All scraper actions are made through server requests to our main platform application layer in Google App Engine, with options passed as query parameters. All request handlers within the Recidiviz platform require authentication to be callable only from platform services themselves (e.g. a cron job or a scraping task), or from an explicit API request by an authenticated user.

This is trivial to configure by adding the @authenticate_request decorator to request handler functions.

Respecting other corrections system users

Since data systems are intended to benefit the public and agency staff, it's absolutely critical that we work in good faith to preserve the responsiveness of these systems for other users. We strive our hardest to be good citizens.

Policy restrictions

Corrections systems often mention specific restrictions on automated use of these systems in either a robots.txt file directly under the top-level domain, or in site Terms and Conditions. Whenever we add a new scraper, we verify that it adheres to the latest version of both of these two documents.

Rate limiting

By default we restrict our queries to the highly conservative 5 queries per minute.

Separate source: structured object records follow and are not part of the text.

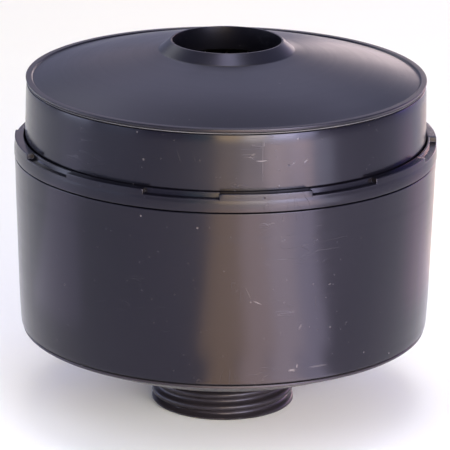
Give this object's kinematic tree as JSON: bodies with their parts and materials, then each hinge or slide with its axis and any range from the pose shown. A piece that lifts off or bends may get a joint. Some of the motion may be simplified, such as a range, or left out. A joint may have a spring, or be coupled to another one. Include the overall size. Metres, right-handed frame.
{
  "type": "pneumatic muffler",
  "caption": "Black plastic muffler canister with a domed lid and central outlet, a castellated bayonet lock ring, a tapered body and a male round-threaded neck.",
  "frame": {"origin": "centre of the neck's end face, at the bottom of the part", "axes": "+Z along the canister's axis, from the threaded neck up to the outlet; -Y is the front"},
  "size_m": [0.1172, 0.1172, 0.1042],
  "materials": {
    "cap_plastic": "semi-gloss moulded black",
    "lower_shell_plastic": "semi-gloss moulded black",
    "ring_plastic": "semi-gloss moulded black",
    "upper_shell_plastic": "semi-gloss moulded black",
    "lid_plastic": "satin moulded black",
    "seal_rubber": "matte",
    "gasket_rubber": "matte",
    "inner_plastic": "moulded",
    "wire_mesh": "woven wire",
    "spring_steel": "rolled",
    "felt": "needled felt",
    "foam": "open-cell foam",
    "pleat_paper": "resin-treated paper"
  },
  "bodies": {
    "canister": {"bottom_cap": "cap_plastic", "lower_shell": "lower_shell_plastic", "upper_shell": "upper_shell_plastic", "lid": "lid_plastic", "lid_gasket": "gasket_rubber", "bottom_seal": "seal_rubber", "body_seal": "seal_rubber", "inlet_diffuser": "inner_plastic", "lower_grid": "inner_plastic", "lower_screen": "wire_mesh", "felt_disc_lower": "felt", "foam_disc_lower": "foam", "separator_plate": "inner_plastic", "foam_disc_upper": "foam", "felt_disc_upper": "felt", "upper_screen": "wire_mesh", "upper_grid": "inner_plastic", "wave_spring": "spring_steel", "pleat_frame": "inner_plastic", "pleated_pack": "pleat_paper"},
    "lock_ring": {"lock_ring": "ring_plastic"}
  },
  "joints": [
    {"name": "lock_ring_turn", "type": "hinge", "parent": "canister", "child": "lock_ring", "pos_m": [0, 0, 0.0749], "axis": [0, 0, 1], "range_deg": [0, 22.5]}
  ]
}
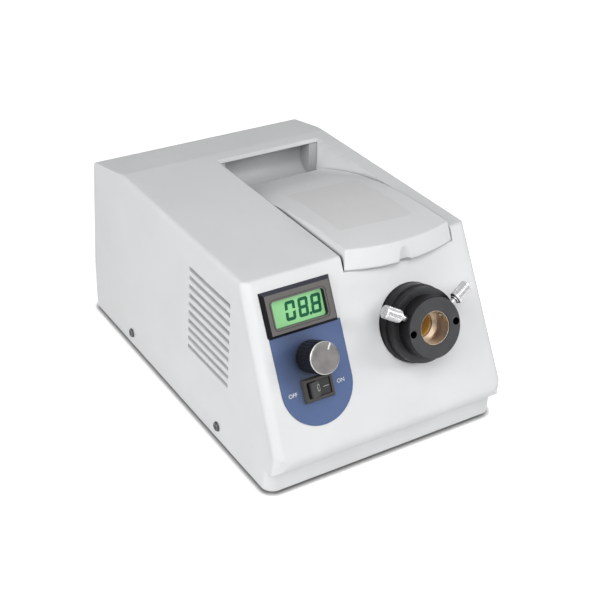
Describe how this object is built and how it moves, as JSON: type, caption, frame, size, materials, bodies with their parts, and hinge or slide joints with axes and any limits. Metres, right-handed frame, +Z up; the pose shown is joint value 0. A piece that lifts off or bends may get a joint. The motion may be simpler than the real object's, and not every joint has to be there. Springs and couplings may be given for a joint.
{
  "type": "fibre-optic cold-light source",
  "caption": "Bench cold-light source: sloped housing with light-guide collar, dimmer knob, rocker switch, display and hinged lamp lid.",
  "frame": {"origin": "middle of the overall box, at the underside of the feet", "axes": "+Z up; the sloping control face looks towards -Y; +X is to the right of a user who faces it"},
  "size_m": [0.1742, 0.2674, 0.1308],
  "materials": {
    "housing": "moulded light grey plastic with a fine satin grain",
    "lid": "moulded light grey plastic with a fine satin grain",
    "grip": "moulded light grey plastic, satin",
    "tray_steel": "grey powder coat on sheet steel",
    "plated_steel": "zinc-plated sheet steel",
    "screw_steel": "bright zinc-plated screw heads",
    "rubber": "black rubber",
    "overlay": "blue-grey printed film, semi-gloss",
    "black_plastic": "black moulded plastic",
    "knob_black": "black moulded plastic with fine ribs",
    "meter_plastic": "dark moulded plastic",
    "display": "back-lit green liquid crystal display under a clear film",
    "spun_aluminium": "spun aluminium",
    "switch_plastic": "black glossy plastic",
    "black_anodised": "black anodised, turned",
    "nickel": "bright nickel plate",
    "chromed": "bright chrome plate, knurled",
    "brass": "turned brass",
    "filter_glass": "heat-absorbing glass",
    "lamp_glass": "dichroic reflector and clear quartz capsule",
    "ceramic": "unglazed steatite",
    "fan_plastic": "black moulded plastic",
    "core_steel": "varnished steel laminations",
    "winding": "amber insulating tape over copper wire",
    "board": "green circuit board",
    "parts": "sleeved capacitors and moulded cases",
    "raw_aluminium": "extruded aluminium"
  },
  "bodies": {
    "housing": {"upper_housing": "housing", "base_tray": "tray_steel", "rear_panel": "tray_steel", "rubber_feet": "rubber", "side_screws": "screw_steel", "lid_hinge_pins": "screw_steel", "handle_pocket": "grip", "front_overlay": "overlay", "meter_case": "meter_plastic", "meter_window": "display", "potentiometer": "plated_steel", "rocker_frame": "switch_plastic", "guide_collar": "black_anodised", "collar_bush": "nickel", "guide_tube": "brass", "collar_screws": "black_anodised", "lamp_bracket": "plated_steel", "heat_filter": "filter_glass", "halogen_lamp": "lamp_glass", "lamp_socket": "ceramic", "lamp_clip": "plated_steel", "fan_frame": "fan_plastic", "fan_guard": "nickel", "fan_screws": "screw_steel", "transformer_core": "core_steel", "transformer_winding": "winding", "transformer_strap": "plated_steel", "control_board": "board", "board_parts": "parts", "heat_sink": "raw_aluminium", "board_pillars": "nickel", "mains_inlet": "black_plastic", "inlet_screws": "screw_steel", "chassis_screws": "screw_steel"},
    "lid": {"lamp_lid": "lid"},
    "knob": {"brightness_knob": "knob_black", "knob_cap": "spun_aluminium", "knob_shaft": "plated_steel"},
    "paddle": {"rocker_paddle": "switch_plastic"},
    "left_thumb_screw": {"thumb_screw_left": "chromed"},
    "right_thumb_screw": {"thumb_screw_right": "chromed"},
    "rotor": {"fan_rotor": "fan_plastic"},
    "drawer": {"fuse_drawer": "black_plastic", "fuse": "filter_glass"}
  },
  "joints": [
    {"name": "lid_hinge", "type": "hinge", "parent": "housing", "child": "lid", "pos_m": [0.027, 0.06124, 0.10281], "axis": [-1, 0, 0], "range_deg": [0, 75]},
    {"name": "brightness_turn", "type": "hinge", "parent": "housing", "child": "knob", "pos_m": [-0.0479, -0.11515, 0.08431], "axis": [0, -0.891, 0.454], "range_deg": [-125, 175]},
    {"name": "power_rocker", "type": "hinge", "parent": "housing", "child": "paddle", "pos_m": [-0.0479, -0.11531, 0.06284], "axis": [0, -0.454, -0.891], "range_deg": [0, 22]},
    {"name": "left_thumb_screw_travel", "type": "slide", "parent": "housing", "child": "left_thumb_screw", "axis": [-0.866, 0.171, 0.4698], "range_m": [-0.0025, 0.004]},
    {"name": "right_thumb_screw_travel", "type": "slide", "parent": "housing", "child": "right_thumb_screw", "axis": [0.866, 0.171, 0.4698], "range_m": [-0.0025, 0.004]},
    {"name": "fan_spin", "type": "hinge", "parent": "housing", "child": "rotor", "pos_m": [0.027, 0.11044, 0.06875], "axis": [0, 1, 0], "continuous": true},
    {"name": "fuse_drawer_pull", "type": "slide", "parent": "housing", "child": "drawer", "axis": [0, 1, 0], "range_m": [0, 0.018]}
  ]
}
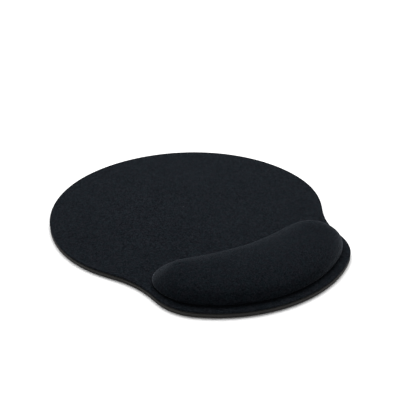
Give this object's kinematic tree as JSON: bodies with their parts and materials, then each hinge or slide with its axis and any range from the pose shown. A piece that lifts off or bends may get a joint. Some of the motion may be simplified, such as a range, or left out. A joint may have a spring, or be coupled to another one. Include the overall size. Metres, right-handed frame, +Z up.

We also automate scraping for times of day when other users of data systems are less likely to be using them (i.e. starting at 9pm local time and stopping at 9am local time if the session is not yet complete) to further protect other intended user groups of these systems from any potential impact.

Contact info

We provide a contact e-mail address in the scraper's user agent string to allow administrators of a search system to reach out to us if they notice any problem. It's important for us to be accessible to these groups in case issues develop that we aren't aware of.

Proxying

As mentioned under General scraper structure above, we pass each outbound request through a proxy to ensure we don't damage the IP reputation of Google Cloud Platform, and avoid accidentally triggering DDoS protection and generating unnecessary late-night pages.